## Record list

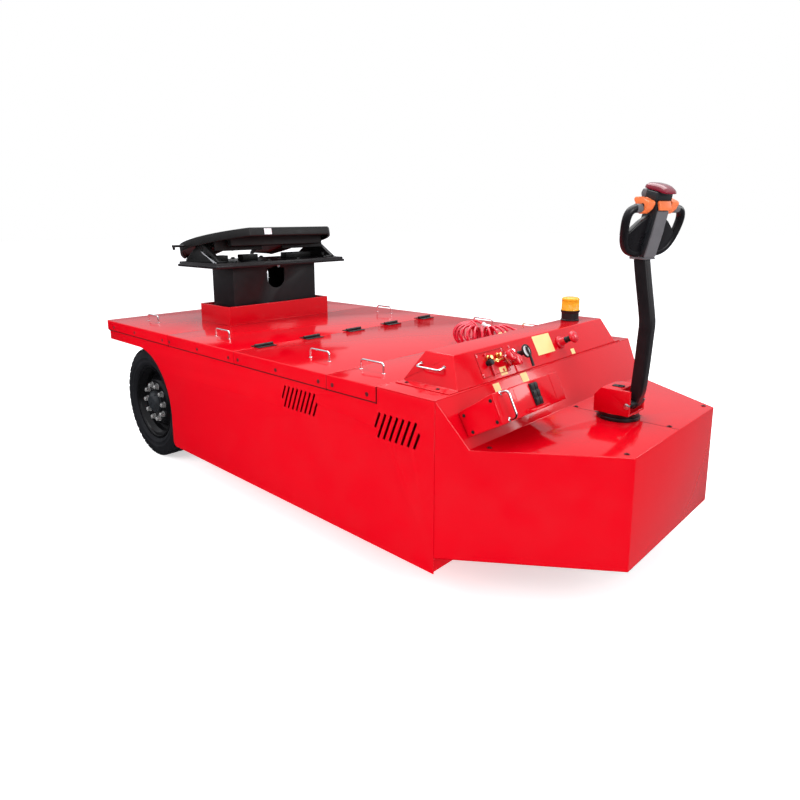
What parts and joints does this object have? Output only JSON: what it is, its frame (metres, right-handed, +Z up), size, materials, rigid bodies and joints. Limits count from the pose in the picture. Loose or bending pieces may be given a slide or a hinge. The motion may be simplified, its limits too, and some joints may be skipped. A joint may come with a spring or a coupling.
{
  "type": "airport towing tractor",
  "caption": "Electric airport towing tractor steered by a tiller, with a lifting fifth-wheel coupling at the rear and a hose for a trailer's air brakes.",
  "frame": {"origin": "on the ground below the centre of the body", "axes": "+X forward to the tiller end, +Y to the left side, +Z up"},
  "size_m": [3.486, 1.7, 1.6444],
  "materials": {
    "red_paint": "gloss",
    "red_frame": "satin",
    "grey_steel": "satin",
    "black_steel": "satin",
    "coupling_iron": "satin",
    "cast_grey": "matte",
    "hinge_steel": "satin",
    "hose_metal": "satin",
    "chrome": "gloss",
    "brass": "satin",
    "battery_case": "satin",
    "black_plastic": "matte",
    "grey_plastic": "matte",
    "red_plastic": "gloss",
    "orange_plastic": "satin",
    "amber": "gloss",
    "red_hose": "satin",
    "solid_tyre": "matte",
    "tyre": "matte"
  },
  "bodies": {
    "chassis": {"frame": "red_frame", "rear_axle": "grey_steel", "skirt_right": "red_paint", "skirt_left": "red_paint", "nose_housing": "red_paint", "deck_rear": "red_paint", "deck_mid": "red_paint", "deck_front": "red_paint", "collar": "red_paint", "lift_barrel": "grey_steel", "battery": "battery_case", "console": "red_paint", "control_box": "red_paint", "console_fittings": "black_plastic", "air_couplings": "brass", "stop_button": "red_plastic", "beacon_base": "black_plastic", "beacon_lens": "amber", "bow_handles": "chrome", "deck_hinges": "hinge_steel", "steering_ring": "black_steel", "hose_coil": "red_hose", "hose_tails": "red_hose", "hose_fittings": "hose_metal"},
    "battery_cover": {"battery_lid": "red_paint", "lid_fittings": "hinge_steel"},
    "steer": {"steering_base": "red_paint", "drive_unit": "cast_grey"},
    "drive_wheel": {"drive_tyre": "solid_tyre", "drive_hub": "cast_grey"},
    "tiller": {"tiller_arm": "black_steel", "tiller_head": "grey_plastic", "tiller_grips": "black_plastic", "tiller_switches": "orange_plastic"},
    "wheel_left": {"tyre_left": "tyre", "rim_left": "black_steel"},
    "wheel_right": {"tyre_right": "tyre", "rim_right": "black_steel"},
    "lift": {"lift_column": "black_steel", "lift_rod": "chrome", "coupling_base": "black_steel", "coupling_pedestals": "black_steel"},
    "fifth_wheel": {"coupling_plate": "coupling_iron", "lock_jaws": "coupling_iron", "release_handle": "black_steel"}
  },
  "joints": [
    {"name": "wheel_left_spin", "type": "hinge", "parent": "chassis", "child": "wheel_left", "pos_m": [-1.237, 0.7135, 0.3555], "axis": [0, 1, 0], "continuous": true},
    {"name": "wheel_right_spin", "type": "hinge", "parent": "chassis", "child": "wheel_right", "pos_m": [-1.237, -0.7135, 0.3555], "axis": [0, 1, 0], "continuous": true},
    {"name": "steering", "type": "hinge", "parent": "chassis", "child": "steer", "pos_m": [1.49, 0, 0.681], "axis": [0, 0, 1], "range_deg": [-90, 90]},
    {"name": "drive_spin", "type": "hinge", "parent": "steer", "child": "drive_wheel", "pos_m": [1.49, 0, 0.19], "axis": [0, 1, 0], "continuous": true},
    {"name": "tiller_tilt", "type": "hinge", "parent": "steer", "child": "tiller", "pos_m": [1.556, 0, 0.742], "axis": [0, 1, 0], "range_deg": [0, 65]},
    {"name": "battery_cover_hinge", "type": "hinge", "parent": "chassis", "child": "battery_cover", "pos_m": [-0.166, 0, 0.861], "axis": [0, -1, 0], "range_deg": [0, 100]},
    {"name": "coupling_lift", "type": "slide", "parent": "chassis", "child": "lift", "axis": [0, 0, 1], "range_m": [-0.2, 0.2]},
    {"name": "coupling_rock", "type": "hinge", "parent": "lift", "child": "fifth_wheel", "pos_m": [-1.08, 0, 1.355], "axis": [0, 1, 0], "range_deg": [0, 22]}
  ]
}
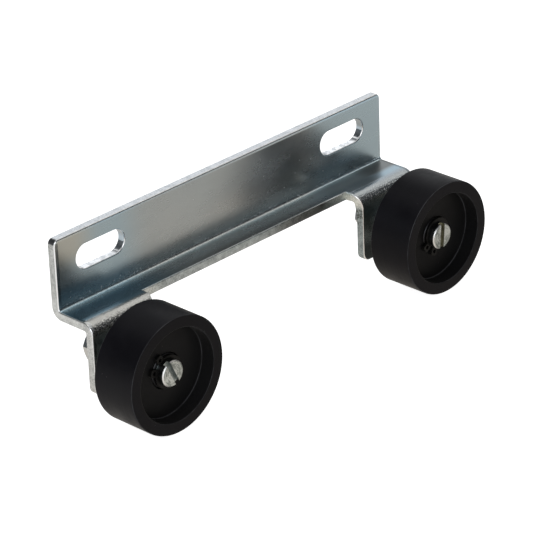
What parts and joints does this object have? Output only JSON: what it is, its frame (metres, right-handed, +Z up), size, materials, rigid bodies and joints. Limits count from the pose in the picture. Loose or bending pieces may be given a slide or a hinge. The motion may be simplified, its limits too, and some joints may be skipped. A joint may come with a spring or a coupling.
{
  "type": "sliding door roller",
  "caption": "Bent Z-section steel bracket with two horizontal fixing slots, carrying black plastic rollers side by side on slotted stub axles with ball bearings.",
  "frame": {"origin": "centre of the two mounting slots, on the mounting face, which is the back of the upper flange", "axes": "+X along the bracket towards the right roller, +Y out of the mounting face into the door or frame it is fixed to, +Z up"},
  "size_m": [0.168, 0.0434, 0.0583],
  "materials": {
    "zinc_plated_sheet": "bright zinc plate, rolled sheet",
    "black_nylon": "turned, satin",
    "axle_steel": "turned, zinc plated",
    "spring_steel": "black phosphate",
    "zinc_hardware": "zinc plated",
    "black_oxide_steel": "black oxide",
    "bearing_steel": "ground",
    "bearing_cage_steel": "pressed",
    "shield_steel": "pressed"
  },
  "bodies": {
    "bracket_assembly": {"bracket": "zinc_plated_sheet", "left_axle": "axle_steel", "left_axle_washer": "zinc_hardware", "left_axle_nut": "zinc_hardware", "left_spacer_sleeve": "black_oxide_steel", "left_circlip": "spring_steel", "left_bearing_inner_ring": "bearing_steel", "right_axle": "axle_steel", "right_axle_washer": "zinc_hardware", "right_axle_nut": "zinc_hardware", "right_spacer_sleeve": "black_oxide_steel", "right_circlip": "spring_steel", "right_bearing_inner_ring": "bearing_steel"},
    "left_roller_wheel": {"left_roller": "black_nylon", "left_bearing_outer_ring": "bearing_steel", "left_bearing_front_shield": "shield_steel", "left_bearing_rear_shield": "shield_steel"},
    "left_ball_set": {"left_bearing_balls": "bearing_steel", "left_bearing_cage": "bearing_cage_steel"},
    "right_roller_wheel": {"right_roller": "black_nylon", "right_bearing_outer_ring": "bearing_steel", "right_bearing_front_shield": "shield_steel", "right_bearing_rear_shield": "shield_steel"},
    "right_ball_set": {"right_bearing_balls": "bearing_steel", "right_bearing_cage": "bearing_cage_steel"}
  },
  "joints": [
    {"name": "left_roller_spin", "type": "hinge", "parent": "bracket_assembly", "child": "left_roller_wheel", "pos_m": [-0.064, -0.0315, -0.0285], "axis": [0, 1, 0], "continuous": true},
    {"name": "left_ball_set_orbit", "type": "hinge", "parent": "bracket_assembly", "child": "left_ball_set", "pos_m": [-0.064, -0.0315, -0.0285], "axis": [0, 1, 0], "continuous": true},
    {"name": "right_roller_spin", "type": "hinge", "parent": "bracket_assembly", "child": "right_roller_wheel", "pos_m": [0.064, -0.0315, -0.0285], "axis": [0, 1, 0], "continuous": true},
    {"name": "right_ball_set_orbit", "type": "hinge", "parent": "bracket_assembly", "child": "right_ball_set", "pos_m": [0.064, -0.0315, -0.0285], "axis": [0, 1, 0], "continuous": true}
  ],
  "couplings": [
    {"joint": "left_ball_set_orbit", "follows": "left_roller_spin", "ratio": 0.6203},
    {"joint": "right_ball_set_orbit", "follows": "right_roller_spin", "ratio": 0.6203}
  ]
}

## Exercise details
Print out every record again, exactly and in full.

## The completed task
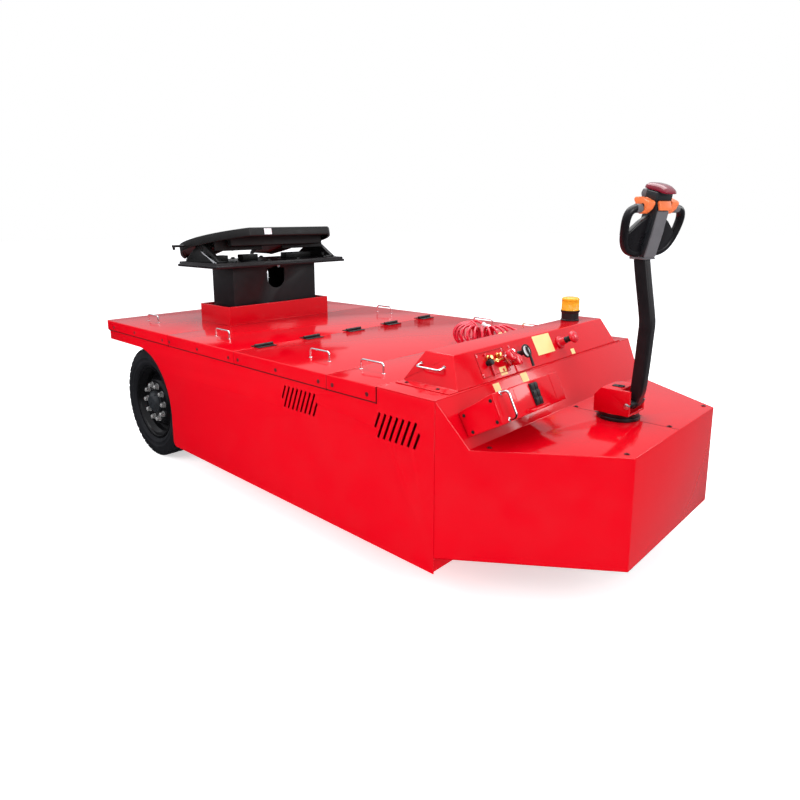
What parts and joints does this object have? Output only JSON: what it is, its frame (metres, right-handed, +Z up), size, materials, rigid bodies and joints. Limits count from the pose in the picture. Loose or bending pieces may be given a slide or a hinge. The motion may be simplified, its limits too, and some joints may be skipped. A joint may come with a spring or a coupling.
{
  "type": "airport towing tractor",
  "caption": "Electric airport towing tractor steered by a tiller, with a lifting fifth-wheel coupling at the rear and a hose for a trailer's air brakes.",
  "frame": {"origin": "on the ground below the centre of the body", "axes": "+X forward to the tiller end, +Y to the left side, +Z up"},
  "size_m": [3.486, 1.7, 1.6444],
  "materials": {
    "red_paint": "gloss",
    "red_frame": "satin",
    "grey_steel": "satin",
    "black_steel": "satin",
    "coupling_iron": "satin",
    "cast_grey": "matte",
    "hinge_steel": "satin",
    "hose_metal": "satin",
    "chrome": "gloss",
    "brass": "satin",
    "battery_case": "satin",
    "black_plastic": "matte",
    "grey_plastic": "matte",
    "red_plastic": "gloss",
    "orange_plastic": "satin",
    "amber": "gloss",
    "red_hose": "satin",
    "solid_tyre": "matte",
    "tyre": "matte"
  },
  "bodies": {
    "chassis": {"frame": "red_frame", "rear_axle": "grey_steel", "skirt_right": "red_paint", "skirt_left": "red_paint", "nose_housing": "red_paint", "deck_rear": "red_paint", "deck_mid": "red_paint", "deck_front": "red_paint", "collar": "red_paint", "lift_barrel": "grey_steel", "battery": "battery_case", "console": "red_paint", "control_box": "red_paint", "console_fittings": "black_plastic", "air_couplings": "brass", "stop_button": "red_plastic", "beacon_base": "black_plastic", "beacon_lens": "amber", "bow_handles": "chrome", "deck_hinges": "hinge_steel", "steering_ring": "black_steel", "hose_coil": "red_hose", "hose_tails": "red_hose", "hose_fittings": "hose_metal"},
    "battery_cover": {"battery_lid": "red_paint", "lid_fittings": "hinge_steel"},
    "steer": {"steering_base": "red_paint", "drive_unit": "cast_grey"},
    "drive_wheel": {"drive_tyre": "solid_tyre", "drive_hub": "cast_grey"},
    "tiller": {"tiller_arm": "black_steel", "tiller_head": "grey_plastic", "tiller_grips": "black_plastic", "tiller_switches": "orange_plastic"},
    "wheel_left": {"tyre_left": "tyre", "rim_left": "black_steel"},
    "wheel_right": {"tyre_right": "tyre", "rim_right": "black_steel"},
    "lift": {"lift_column": "black_steel", "lift_rod": "chrome", "coupling_base": "black_steel", "coupling_pedestals": "black_steel"},
    "fifth_wheel": {"coupling_plate": "coupling_iron", "lock_jaws": "coupling_iron", "release_handle": "black_steel"}
  },
  "joints": [
    {"name": "wheel_left_spin", "type": "hinge", "parent": "chassis", "child": "wheel_left", "pos_m": [-1.237, 0.7135, 0.3555], "axis": [0, 1, 0], "continuous": true},
    {"name": "wheel_right_spin", "type": "hinge", "parent": "chassis", "child": "wheel_right", "pos_m": [-1.237, -0.7135, 0.3555], "axis": [0, 1, 0], "continuous": true},
    {"name": "steering", "type": "hinge", "parent": "chassis", "child": "steer", "pos_m": [1.49, 0, 0.681], "axis": [0, 0, 1], "range_deg": [-90, 90]},
    {"name": "drive_spin", "type": "hinge", "parent": "steer", "child": "drive_wheel", "pos_m": [1.49, 0, 0.19], "axis": [0, 1, 0], "continuous": true},
    {"name": "tiller_tilt", "type": "hinge", "parent": "steer", "child": "tiller", "pos_m": [1.556, 0, 0.742], "axis": [0, 1, 0], "range_deg": [0, 65]},
    {"name": "battery_cover_hinge", "type": "hinge", "parent": "chassis", "child": "battery_cover", "pos_m": [-0.166, 0, 0.861], "axis": [0, -1, 0], "range_deg": [0, 100]},
    {"name": "coupling_lift", "type": "slide", "parent": "chassis", "child": "lift", "axis": [0, 0, 1], "range_m": [-0.2, 0.2]},
    {"name": "coupling_rock", "type": "hinge", "parent": "lift", "child": "fifth_wheel", "pos_m": [-1.08, 0, 1.355], "axis": [0, 1, 0], "range_deg": [0, 22]}
  ]
}
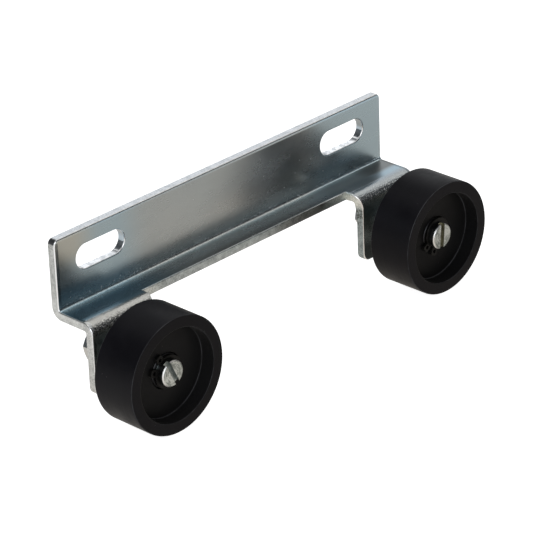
What parts and joints does this object have? Output only JSON: what it is, its frame (metres, right-handed, +Z up), size, materials, rigid bodies and joints. Limits count from the pose in the picture. Loose or bending pieces may be given a slide or a hinge. The motion may be simplified, its limits too, and some joints may be skipped. A joint may come with a spring or a coupling.
{
  "type": "sliding door roller",
  "caption": "Bent Z-section steel bracket with two horizontal fixing slots, carrying black plastic rollers side by side on slotted stub axles with ball bearings.",
  "frame": {"origin": "centre of the two mounting slots, on the mounting face, which is the back of the upper flange", "axes": "+X along the bracket towards the right roller, +Y out of the mounting face into the door or frame it is fixed to, +Z up"},
  "size_m": [0.168, 0.0434, 0.0583],
  "materials": {
    "zinc_plated_sheet": "bright zinc plate, rolled sheet",
    "black_nylon": "turned, satin",
    "axle_steel": "turned, zinc plated",
    "spring_steel": "black phosphate",
    "zinc_hardware": "zinc plated",
    "black_oxide_steel": "black oxide",
    "bearing_steel": "ground",
    "bearing_cage_steel": "pressed",
    "shield_steel": "pressed"
  },
  "bodies": {
    "bracket_assembly": {"bracket": "zinc_plated_sheet", "left_axle": "axle_steel", "left_axle_washer": "zinc_hardware", "left_axle_nut": "zinc_hardware", "left_spacer_sleeve": "black_oxide_steel", "left_circlip": "spring_steel", "left_bearing_inner_ring": "bearing_steel", "right_axle": "axle_steel", "right_axle_washer": "zinc_hardware", "right_axle_nut": "zinc_hardware", "right_spacer_sleeve": "black_oxide_steel", "right_circlip": "spring_steel", "right_bearing_inner_ring": "bearing_steel"},
    "left_roller_wheel": {"left_roller": "black_nylon", "left_bearing_outer_ring": "bearing_steel", "left_bearing_front_shield": "shield_steel", "left_bearing_rear_shield": "shield_steel"},
    "left_ball_set": {"left_bearing_balls": "bearing_steel", "left_bearing_cage": "bearing_cage_steel"},
    "right_roller_wheel": {"right_roller": "black_nylon", "right_bearing_outer_ring": "bearing_steel", "right_bearing_front_shield": "shield_steel", "right_bearing_rear_shield": "shield_steel"},
    "right_ball_set": {"right_bearing_balls": "bearing_steel", "right_bearing_cage": "bearing_cage_steel"}
  },
  "joints": [
    {"name": "left_roller_spin", "type": "hinge", "parent": "bracket_assembly", "child": "left_roller_wheel", "pos_m": [-0.064, -0.0315, -0.0285], "axis": [0, 1, 0], "continuous": true},
    {"name": "left_ball_set_orbit", "type": "hinge", "parent": "bracket_assembly", "child": "left_ball_set", "pos_m": [-0.064, -0.0315, -0.0285], "axis": [0, 1, 0], "continuous": true},
    {"name": "right_roller_spin", "type": "hinge", "parent": "bracket_assembly", "child": "right_roller_wheel", "pos_m": [0.064, -0.0315, -0.0285], "axis": [0, 1, 0], "continuous": true},
    {"name": "right_ball_set_orbit", "type": "hinge", "parent": "bracket_assembly", "child": "right_ball_set", "pos_m": [0.064, -0.0315, -0.0285], "axis": [0, 1, 0], "continuous": true}
  ],
  "couplings": [
    {"joint": "left_ball_set_orbit", "follows": "left_roller_spin", "ratio": 0.6203},
    {"joint": "right_ball_set_orbit", "follows": "right_roller_spin", "ratio": 0.6203}
  ]
}